P is for Poise and Persuasion

P is for poise. What does poise mean to you? To me it is a calm, positive presence. It is quiet strength. It is a sense of ease and confidence. How do you acquire poise? One thing you should consider is your energy and how you use it. If your energy tends to be high (you speak fast, or loudly, you gesture and move a lot, and you are generally expressive) you may need to temper it, or better yet, balance it with some calmer aspect.

For example, if you gesture quite a lot, plant your feet and don’t move around much at all. The balance between energy/gestures and poise/stillness in feet can be highly effective.

If you talk loudly, balance that with times when you deliberately speak more softly. If you tend to talk very fast, work to insert more and longer pauses. Think “balance” in your energy.

Another way you obtain poise is by your focused thinking. If your mind is racing, you will likely feel and reflect a sense of being frazzled—the polar opposite of poise. Take time to focus your mind with breathing exercises or calming thoughts. Take a moment before your presentation to “center” yourself and let go of distractions or fear.  Some people meditate; others pray or use an affirmation. Find out what works for you. Get clear-headed. Then move toward your audience with calm, open energy.

One more way to exhibit poise is when things go wrong. If you read “Oops” you heard some great ideas from my colleague Theresa. If you accept your imperfections, and handle yourself with grace and maybe a bit of humor you will be seen as poised.

P is for Persuasion. Some people think that the purpose of presenting is simply to provide facts to the audience.  They forget that every presentation should have at least an element of persuasion; at the very least you are persuading the audience to listen and to respect what you are saying.  Most often, you do have a recommendation or a point of view you are advocating. Not sure what it is? Go back and look at M is for Message.

Key questions to ask when preparing a presentation include:

  • What do I want to say?
  • What do I hope to accomplish?
  • What do I want my audience to do, or think, or feel or remember when I am through?

If you aren’t sure what your message is, you can be sure your audience won’t either. So before you simply spout facts and statistics stop and think about the big picture. Your audience won’t remember all the details, so give them a clear, persuasive message that they can remember.

Here are some special tips to create more influence and persuasion in your communications.

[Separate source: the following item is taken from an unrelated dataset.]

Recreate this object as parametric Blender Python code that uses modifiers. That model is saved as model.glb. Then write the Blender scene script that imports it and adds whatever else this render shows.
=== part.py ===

  • Do not reveal persuasive intent. Words like, “I am here to convince you” or something similar can put the audience in a defensive position. Instead, create a more neutral statement of fact, then back it up with the right argument, and let your audience persuade themselves.
  • Tailor your persuasive elements. Know who your audience is and what their communication style is. Do they want facts and more facts? Do they need “proof?” Will a story or case study resonate more with them? Will they want to make a quick decision, or have time to think it over? Once you know their behavioral style you can tailor your communication accordingly.
  • Get them talking. As one well-known trainer says, “people don’t argue with their own facts.” You may want to ask the audience to interact with one another, or with you, so that you can hear what they are thinking. Ask them questions, get them involved, and have them share their concerns and questions with you.
  • Show both pros and cons. If you only show one side of the argument, the audience is sure to wonder why. Of course your side is stronger, which is why you are recommending it, but be sure you let the audience know you have looked at all sides.
  • Give reasons. Even if your reasons aren’t the strongest, giving a reason for action strengthens your request. If you can show a good list of reasons, do it. A good rule of thumb is to have at least three good reasons.
  • Use examples. Examples are like stories; they help the audience see the picture. They play to the emotions. They are memorable. If the picture is positive, be sure the audience can see themselves in the picture.
  • Use third party evidence. Not just what you say, but what do others say? Third party research, testimonials or evidence can add credibility to your argument. Just be sure the sources you site are unbiased.

Being clear in your purpose, making strong recommendations, and backing them up with solid persuasive tactics can make you a more influential presenter.